Seizure, bloodshed could be aims behind Russian embassy attack – Lavrov
“From our diplomats' point of view, the aim of the attackers was to physically seize the embassy building. There are also grounds to believe that they wanted bloodshed,” Lavrov said.
The leading players in the attack on Russia’s embassy were “fighters from Azov Battalion, created and financed by oligarch Igor Kolomoisky," who was appointed by Kiev authorities as governor of Dnepropetrovsk, Lavrov said.
Russian Ambassador to Ukraine Mikhail Zurabov believes the attack was thoroughly planned.

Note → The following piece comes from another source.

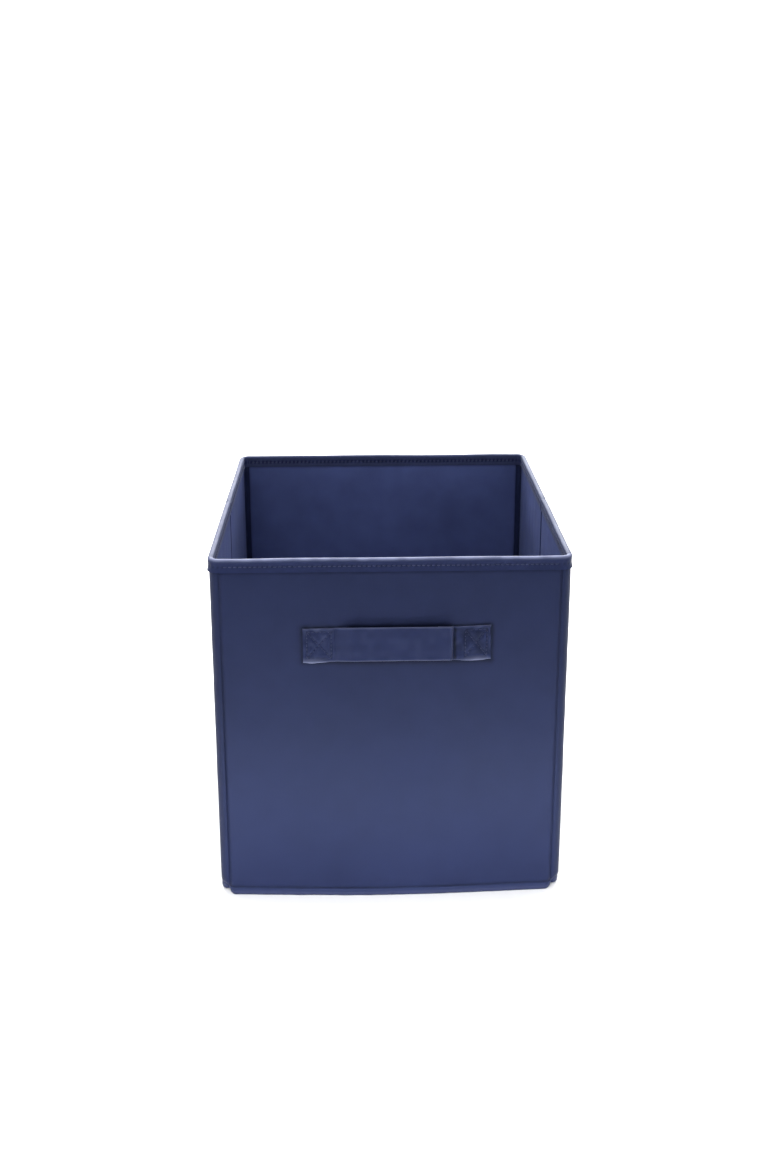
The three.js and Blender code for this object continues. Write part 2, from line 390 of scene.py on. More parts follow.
def maths(tree, operation, first, second=0.0):
    return add_node(tree, "ShaderNodeMath", {0: first, 1: second}, operation=operation).outputs[0]


def ramp(tree, value, stops):
    """A value mapped through (position, level) stops."""
    made = add_node(tree, "ShaderNodeValToRGB", {0: value})
    while len(made.color_ramp.elements) < len(stops):
        made.color_ramp.elements.new(0.5)
    for element, (position, level) in zip(made.color_ramp.elements, stops):
        element.position = position
        element.color = (level, level, level, 1)
    return made.outputs[0]


def add_bump(tree, shader, height, strength, distance):
    bump = add_node(tree, "ShaderNodeBump", {"Height": height, "Strength": strength, "Distance": distance})
    tree.links.new(bump.outputs[0], shader.inputs["Normal"])


def new_material(name):
    made = bpy.data.materials.new(name)
    made.use_nodes = True
    tree = made.node_tree
    shader = next(n for n in tree.nodes if n.type == "BSDF_PRINCIPLED")
    return made, tree, shader


PALE_WEAR_AND_HIGHLIGHT = (0.20, 0.22, 0.34)     # pale colour the cloth is mixed toward, for scuffing at a fold and for painted highlights on folds and edges


def centred(tree, value, amount, middle=0.5):
    """A texture's swing about its middle, times an amount."""
    return maths(tree, "MULTIPLY", maths(tree, "SUBTRACT", value, middle), amount)


def cloth_textures(tree):
    """Pressed dots, stray fibres, clouds and larger patches."""
    place = add_node(tree, "ShaderNodeUVMap", uv_map="cloth").outputs[0]
    solid = add_node(tree, "ShaderNodeTexCoord").outputs["Object"]
    dots = add_node(tree, "ShaderNodeTexVoronoi", {"Vector": place, "Scale": 950.0, "Randomness": 0.12},
                    voronoi_dimensions="2D").outputs["Distance"]
    pressed = ramp(tree, dots, [(0.16, 0.0), (0.34, 1.0)])
    fibres = add_node(tree, "ShaderNodeTexNoise",
                      {"Vector": place, "Scale": 2300.0, "Detail": 3.0, "Roughness": 0.65, "Distortion": 1.2},
                      noise_dimensions="2D").outputs[0]
    clouds = add_node(tree, "ShaderNodeTexNoise", {"Vector": solid, "Scale": 55.0, "Detail": 4.0}).outputs[0]
    patches = add_node(tree, "ShaderNodeTexNoise", {"Vector": solid, "Scale": 14.0, "Detail": 2.0}).outputs[0]
    return pressed, fibres, clouds, patches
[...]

“In the conditions in which we (Russia) and Ukraine [have] lived for the last 20 years, of course there was no question that the embassy here should meet the same safety requirements as in Iraq,” Zurabov told NTV channel. “But it looks like now we will have to reconsider our approach.”
According to Russia’s envoy to Kiev, there were two groups of “well equipped” young people between 25 and 30 years old who took no active part in the violence but were “absolutely ready to storm.”
“They had baseball bats, metal rods, axes. Had they entered the territory of the embassy, I think we would not have avoided victims,” he said.
Sergey Lavrov called the aggression “disgusting,” adding that the violence faced by Russian diplomats is “good reason” for “our Western partners”to think about how Kiev's ruling regime is using “inherited” following the protests at Independence Square (Maidan) this winter.
As for Ukrainian acting Foreign Minister Andrey Deshchitsa using the offensive language addressed to Russian President Vladimir Putin, it was “beyond the bounds of decency,” Lavrov said, calling the protest outside the embassy “bacchanalia.”
“[This is] a good reason for our Western partners, who in every possible way support any steps by Ukraine’s ruling regime, to think about how this regime is using powers inherited after Maidan,” Lavrov said.
Speaking about the international community's reaction to the embassy attack in Kiev, Lavrov said that Russia is “disappointed” by Western leaders' position on the violence.
“Western partners assured me and our diplomats that they condemn the attack. However, when we drafted a certain resolution to the UNSC, it was Western partners who refused to support it,” he said.
“They tried to link it with offers to condemn the downing of a plane in the southeast, with some other things that have no connection with the main point; diplomatic representatives’ inviolability cannot have any conditions,” Lavrov said, adding that such an attitude “does not add to the reputation of the schools of diplomacy in European countries and the US.”
A third party behind Ukraine’s ‘arrogant intransigence?'
Touching upon the disagreement on gas prices between Russia and Ukraine, Lavrov said that he “can’t get rid of the feeling” that there is a third country that is consulting Kiev “with the aim to make their position irreconcilable on all issues.”
The foreign minister added that Russia would not like “some third party” to be behind such “arrogant irreconcilability.”
Kiev, at the same time, enjoys “impunity” because Western partners – “at least some of them” – fence them off.
“This impunity is also shown in the arrogance with which the Ukrainian government behaves, in particular in negotiations on gas [supplies], rejecting those sensible compromises which the Russian side offers and that are understood and supported by the EU,” Lavrov said. “We are worried that this impunity is showing up more and more often.”